→ Material supplied:
— Begin —

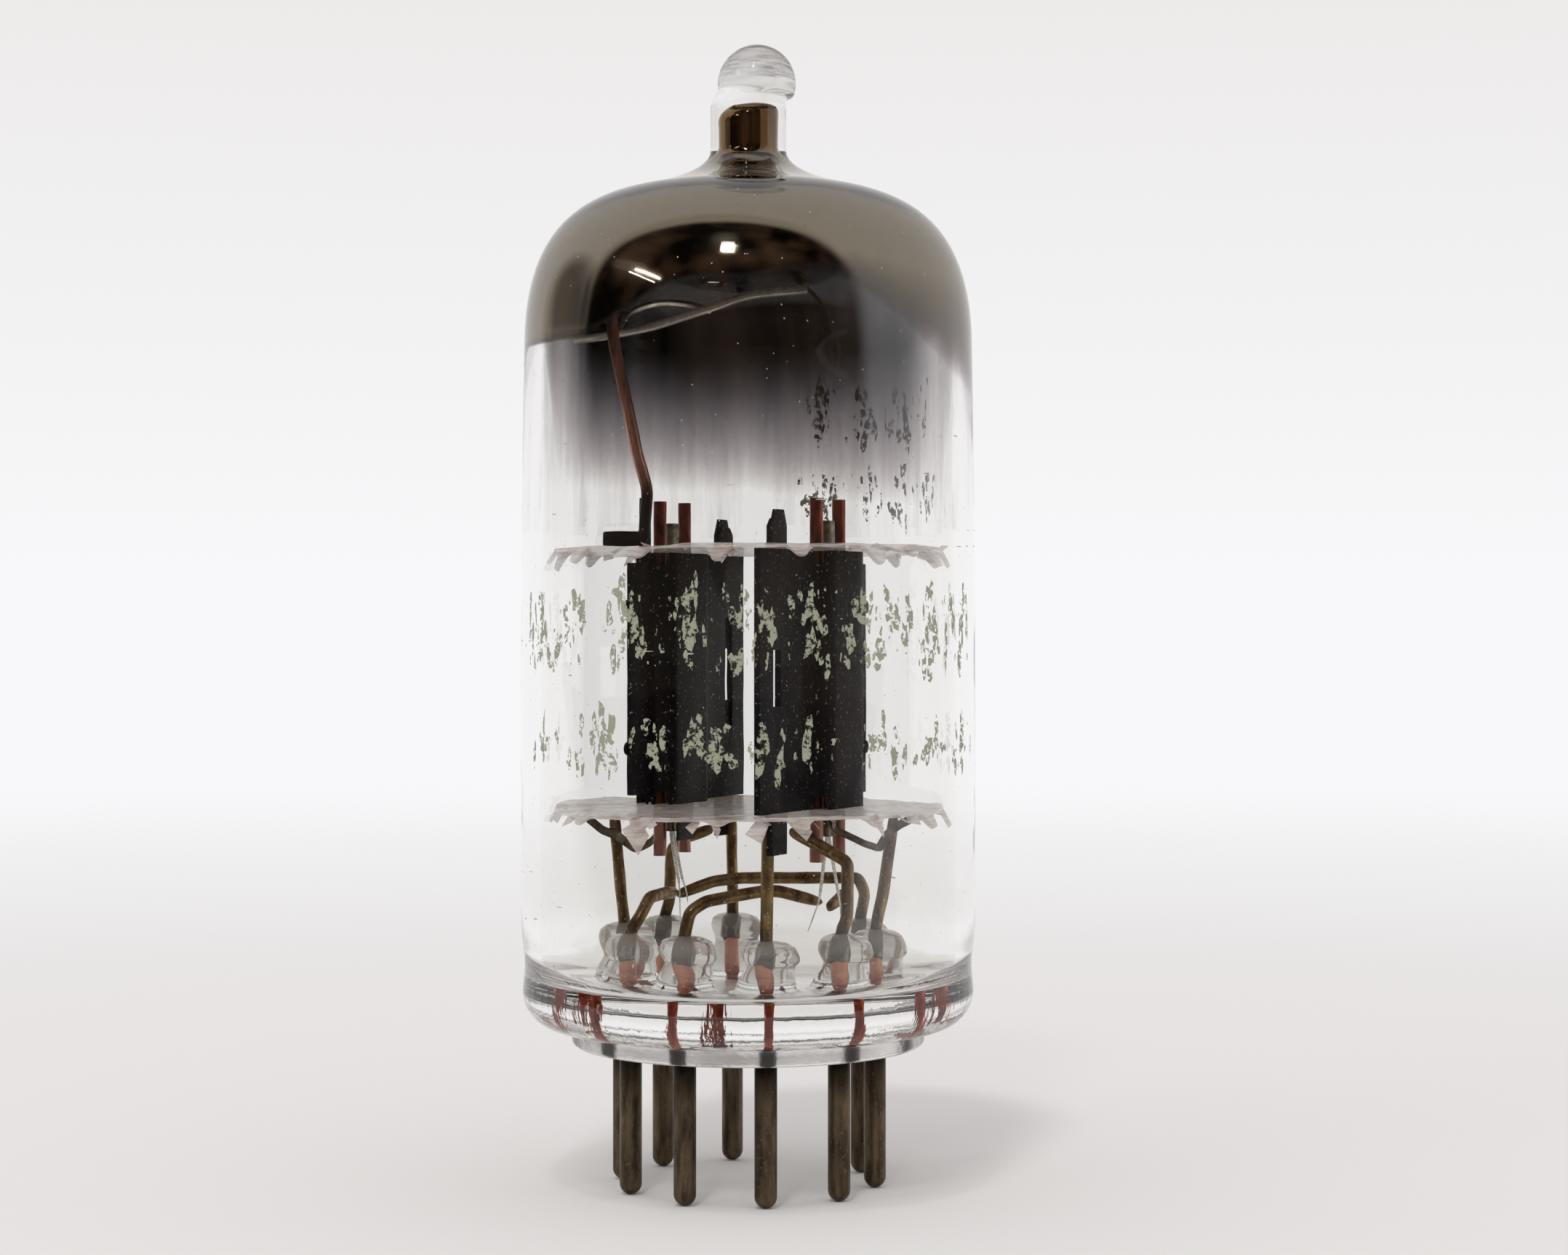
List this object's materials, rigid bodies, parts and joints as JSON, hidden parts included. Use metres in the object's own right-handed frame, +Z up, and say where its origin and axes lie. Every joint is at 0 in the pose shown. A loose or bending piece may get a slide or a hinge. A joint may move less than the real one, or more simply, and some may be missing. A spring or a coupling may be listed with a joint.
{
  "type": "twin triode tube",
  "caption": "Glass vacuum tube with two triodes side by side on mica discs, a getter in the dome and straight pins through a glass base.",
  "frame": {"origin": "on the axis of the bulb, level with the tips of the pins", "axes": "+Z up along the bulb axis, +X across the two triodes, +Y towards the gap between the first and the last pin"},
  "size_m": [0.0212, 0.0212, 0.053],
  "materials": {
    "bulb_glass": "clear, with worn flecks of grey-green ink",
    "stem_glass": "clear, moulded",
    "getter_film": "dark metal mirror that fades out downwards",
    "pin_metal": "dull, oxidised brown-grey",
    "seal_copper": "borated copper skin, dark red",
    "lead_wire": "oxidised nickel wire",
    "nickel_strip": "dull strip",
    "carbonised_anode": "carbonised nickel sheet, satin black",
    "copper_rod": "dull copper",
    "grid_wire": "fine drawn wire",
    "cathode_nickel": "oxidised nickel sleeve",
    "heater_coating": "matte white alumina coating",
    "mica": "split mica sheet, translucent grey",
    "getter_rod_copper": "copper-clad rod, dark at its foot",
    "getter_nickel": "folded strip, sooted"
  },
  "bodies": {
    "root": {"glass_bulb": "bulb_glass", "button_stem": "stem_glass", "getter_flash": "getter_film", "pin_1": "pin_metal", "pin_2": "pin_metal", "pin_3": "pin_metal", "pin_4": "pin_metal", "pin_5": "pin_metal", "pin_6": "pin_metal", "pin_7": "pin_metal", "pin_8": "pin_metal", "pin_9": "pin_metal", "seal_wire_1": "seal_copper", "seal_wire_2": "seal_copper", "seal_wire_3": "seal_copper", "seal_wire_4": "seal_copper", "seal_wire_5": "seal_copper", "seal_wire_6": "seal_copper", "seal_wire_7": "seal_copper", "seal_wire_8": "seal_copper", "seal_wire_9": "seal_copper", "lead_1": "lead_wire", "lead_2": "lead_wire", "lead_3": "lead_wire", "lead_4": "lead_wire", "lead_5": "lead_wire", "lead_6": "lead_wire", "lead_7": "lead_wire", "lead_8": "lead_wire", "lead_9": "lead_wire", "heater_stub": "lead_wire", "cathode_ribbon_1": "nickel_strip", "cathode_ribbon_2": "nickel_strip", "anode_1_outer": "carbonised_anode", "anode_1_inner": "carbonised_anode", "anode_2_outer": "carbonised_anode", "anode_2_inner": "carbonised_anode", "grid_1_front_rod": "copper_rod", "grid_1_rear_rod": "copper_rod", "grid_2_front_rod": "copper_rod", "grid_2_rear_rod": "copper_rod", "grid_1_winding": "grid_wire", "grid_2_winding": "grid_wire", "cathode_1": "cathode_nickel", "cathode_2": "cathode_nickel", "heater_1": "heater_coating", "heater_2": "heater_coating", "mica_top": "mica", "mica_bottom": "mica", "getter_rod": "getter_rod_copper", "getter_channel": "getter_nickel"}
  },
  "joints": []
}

— End —
— Begin —

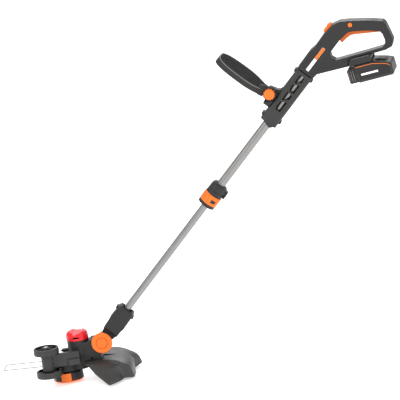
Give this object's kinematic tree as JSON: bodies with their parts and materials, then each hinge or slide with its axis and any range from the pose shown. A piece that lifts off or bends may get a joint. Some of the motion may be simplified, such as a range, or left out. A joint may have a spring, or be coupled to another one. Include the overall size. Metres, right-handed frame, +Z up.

— End —
— Begin —

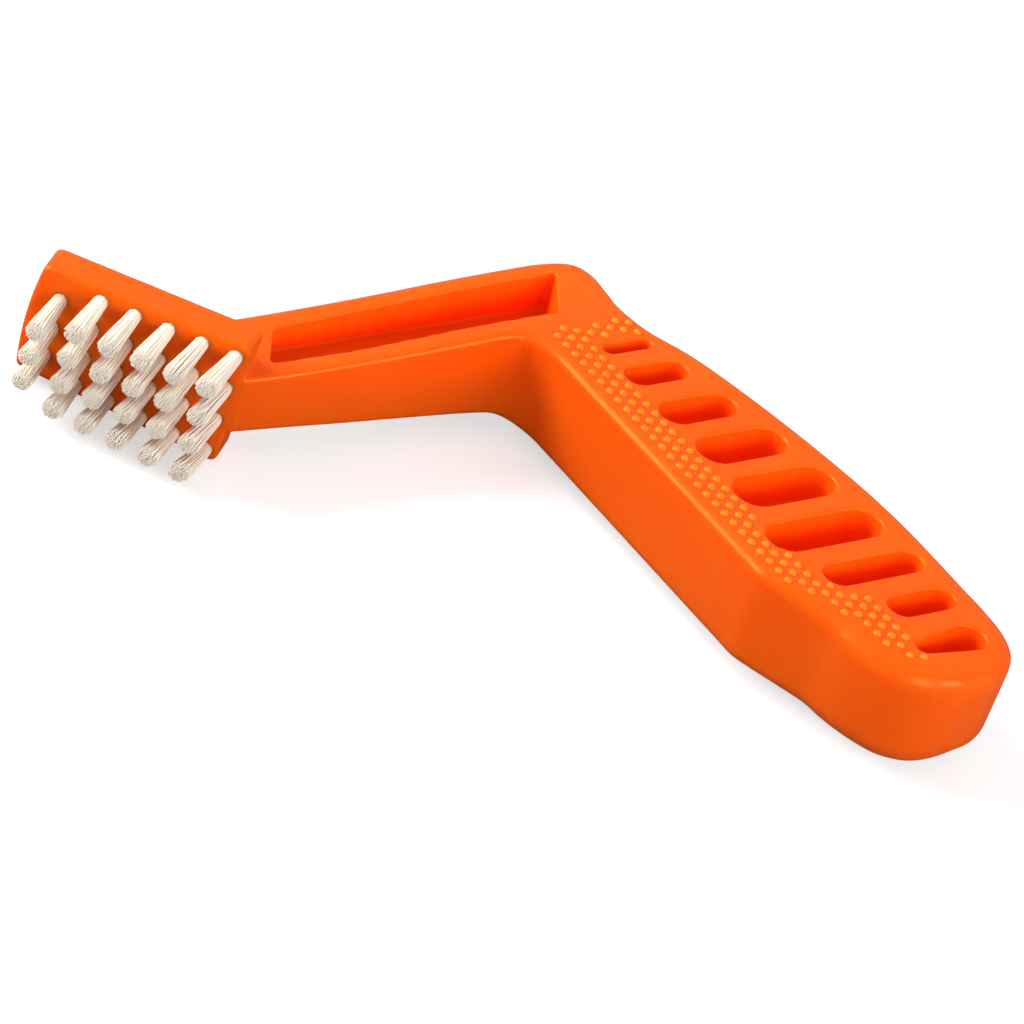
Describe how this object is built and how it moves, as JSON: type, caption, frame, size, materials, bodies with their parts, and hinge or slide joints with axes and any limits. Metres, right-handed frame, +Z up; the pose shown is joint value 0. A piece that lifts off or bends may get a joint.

— End —

→ Problem to solve: Check each line of the records for "joints" and copy the ones that contain it.

→ Result of this task:
List this object's materials, rigid bodies, parts and joints as JSON, hidden parts included. Use metres in the object's own right-handed frame, +Z up, and say where its origin and axes lie. Every joint is at 0 in the pose shown. A loose or bending piece may get a slide or a hinge. A joint may move less than the real one, or more simply, and some may be missing. A spring or a coupling may be listed with a joint.
  "joints": []
Describe how this object is built and how it moves, as JSON: type, caption, frame, size, materials, bodies with their parts, and hinge or slide joints with axes and any limits. Metres, right-handed frame, +Z up; the pose shown is joint value 0. A piece that lifts off or bends may get a joint.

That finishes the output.